Not everything about ISS64 holds up, though.

Injury time at the end of each half lasts forever but has a knack of ending as the ball falls to your striker in front of an open goal. A lack of jockey or pressure button while defending means that if you misjudge your angles, attackers can slip by while you just stand there. One-twos, assigned to a dedicated button, simply don’t work.

And the superpowered goalkeepers force you towards repeatable and abusable tactics. There’s a particular save animation, one arm up like John Travolta in Saturday Night Fever, that repels anything close-range. Long shots are equally impossible unless you sprint directly sideways along the edge of the box and shoot (I must’ve scored hundreds of goals this way when I first played ISS64).

But I can forgive it because the ways you can score – rebounds, headers, dribbling around the goalkeeper, and free kicks – are still rewarding, as is the build up play that leads to them, whether that’s tiki-taka passes or those pinpoint crosses.

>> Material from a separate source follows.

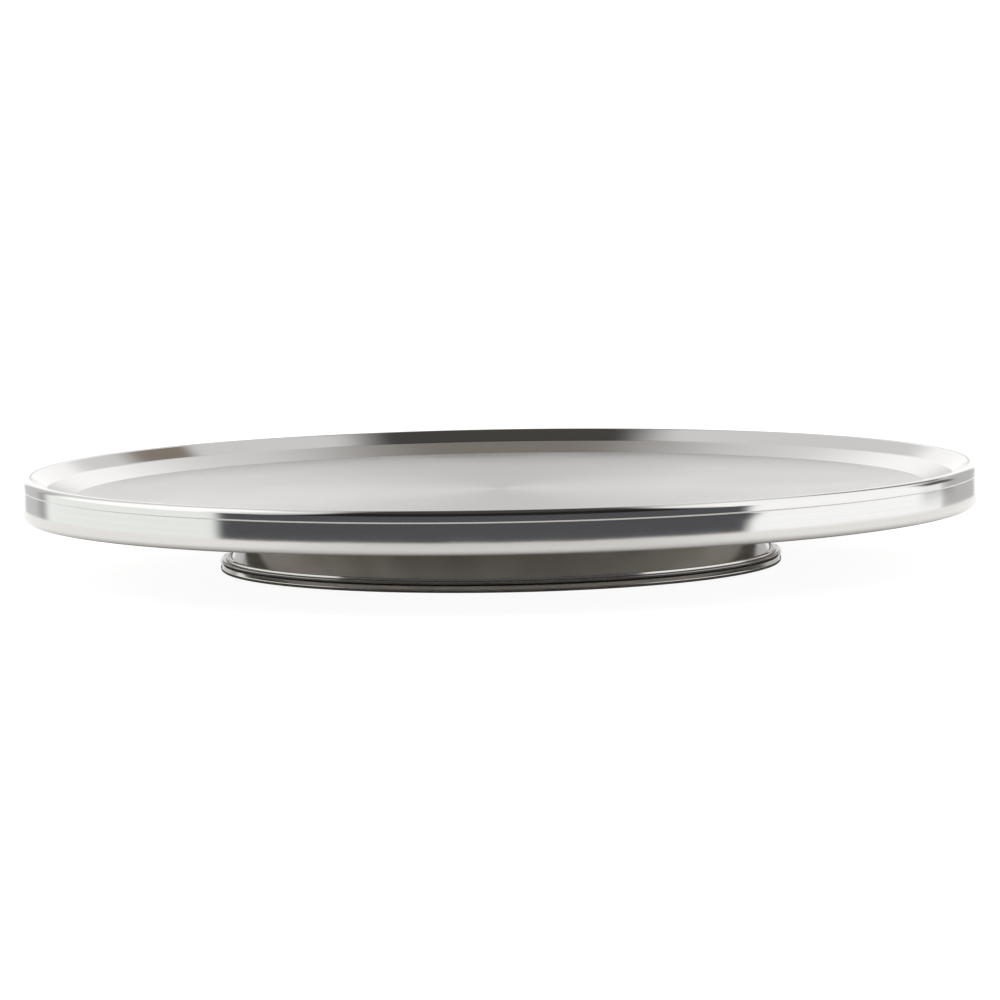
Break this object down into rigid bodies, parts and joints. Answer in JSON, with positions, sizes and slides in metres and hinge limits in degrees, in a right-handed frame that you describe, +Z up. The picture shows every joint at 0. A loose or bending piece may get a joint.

Yesterday I booted up the free-kick practice mode, the commentary replaced with light, bouncy music that felt just as nostalgic. I pinged balls into the area from every angle, mastering power and curve, scoring headers, volleys, and bicycle kicks – and a few direct shots into the top corner.

Before I knew it, 90 minutes of real time had passed. I was seven years old again, fingers sore from wrestling the N64 controller, grinning with glee. International Superstar Soccer 64 really is timeless.